For that to happen, kids have to see, not ignore, skin colors, celebrate the differences, and understand they dynamics of privilege. It starts by talking, and there’s no early enough time to do it. Babies can start making preferences in the first three months. “By the time they are five, kids associate different racial groups with higher status,” adds Kamania Wynter-Hoyte, assistant professor of early childhood education at University of South Carolina.

Children will make connections regardless. So, as a parent, you want to aid that process with thoughtful lessons. Racial literacy is the goal. Our little “change agents” will need to move through the world without prejudice, says Amanda Lewis, distinguished professor of Black studies and sociology at University of Illinois at Chicago.

Along with talking, you need to find ways to expand who children see. Parents must be deliberate and do away with “We don’t see color. We see people.” mindset, which is dismissive and a byproduct of privilege.

“As a Black mother, I don’t get that privilege,” Baxley says. Wynter-Hoyte also calls that thinking both ineffective and a lie. People see color at traffic lights and with their clothes. When they overlook it in people, “they don’t see the unique experiences, struggles, resilience, beauties and stories,” she says.

So how do you help children to see color — to notice and then qualify differences without attaching judgment? Here are a few first steps.

Look to Books, Toys, and TV Shows That Are Accurate and Inclusive

Children’s books are the easiest introduction to diversity for kids. Baxley recommends Chocolate Me!, Hair Love, and Pretty Brown Face. Lewis suggests The Colors of Us and The Skin You Live In. Wynter-Hoyt mentions Baby Blessings, Bedtime for Sweet Creatures and Black Magic.

One benefit of books, per Lewis, is that they give you and your kids a shared language to refer back to. But Wynter-Hoyte says to make sure that the pages aren’t filled with only animals, another way of staying color blind. Your child should see authentic, non-token representations of people. And it’s not merely with stories of struggle, but also, “Does it have Black joy in it?,” she asks.

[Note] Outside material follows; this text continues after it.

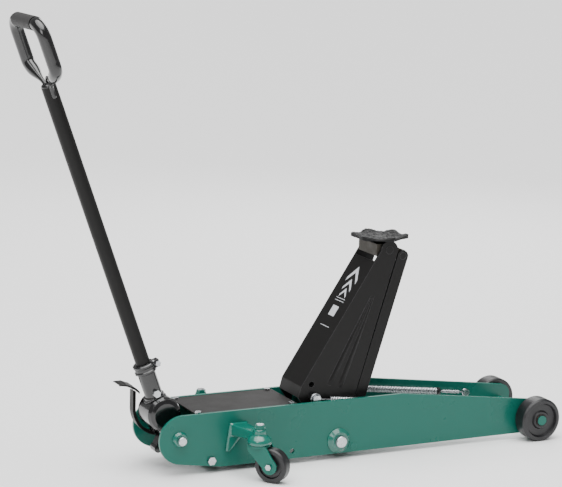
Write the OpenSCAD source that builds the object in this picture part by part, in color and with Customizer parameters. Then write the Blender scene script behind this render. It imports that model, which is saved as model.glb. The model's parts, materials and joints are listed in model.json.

The same goes for the games, toys and shows a children plays with or watches. You want to look at what they’re exposed to and how inclusive and accurate it is, a process, per Wynter-Hoyte that helps to “decenter whiteness”.

Use Your Words Wisely

A common early out-the-house experience is when your child sees someone who looks different and, sometimes within earshot, says, “That girl is dark.” Parents can freeze, because they worry that the words reflect what they’re teaching. But Baxley says young kids are making observations, not judgments. “Children,” she notes. “are naturally curious and are insightful.”

Those are the qualities you want to encourage. A good response, she says, is to start with the facts. “Yes, that person’s skin is darker because of melanin. We all have some. The more you have, the darker your skin looks on the outside.”

You can transition to the qualitative with, “We are mostly the same as human beings, but we have differences like with skin color, hair, maybe foods we eat, and that can make us unique.” And then add, “What makes me sad is that we treat people differently because their skin color is different. That’s unfair.”

You also want to talk about privilege and how you and your family benefit, or don’t, from appearance and/or gender. It’s also important to talk about your differences and how they’re positive. It elevates the idea of diversity, and since it’s being talked about, kids don’t grow up needing to be defensive about, and denying, that advantages exist, Baxley says.

Expand Your Circle — And Reach Past What’s Familiar

True representation goes further than books. You want to examine if all the adults in your kids’ lives look like them. If not, you want to fill out the picture. It might mean venturing out to museums, festivals, businesses, and restaurants. When your kids see more people, that gets reflected in the pictures they draw and stories they create, Wynter-Hoyte says. You also want to search out dentists, eye doctors, barbers, music teachers, to not only expand your circle, but also to normalize Black excellence in their lives, Baxley says.

But more than what you say, kids learn from how you conduct your life and who you have in it. “It’s about living your values,” Lewis says. Baxley recommends to look through your phone contacts. If it’s lacking in diversity, expand it and model that behavior for your kids.

It all may require reaching past what’s familiar. Children can ask questions, and you might not have the answer, but per Wynter-Hoyte, it’s all right to say, “I don’t know. Let’s go see if we can find out together.”

Parents, Baxley adds, sometimes don’t say anything because they don’t want to say the wrong thing. But with race, you will probably say the wrong thing at some point. It happens. When you do, make amends and move forward — yet another important lesson for your kids. “Even in the fear and uncomfortableness,” she says, “doing nothing is worse because nothing changes.”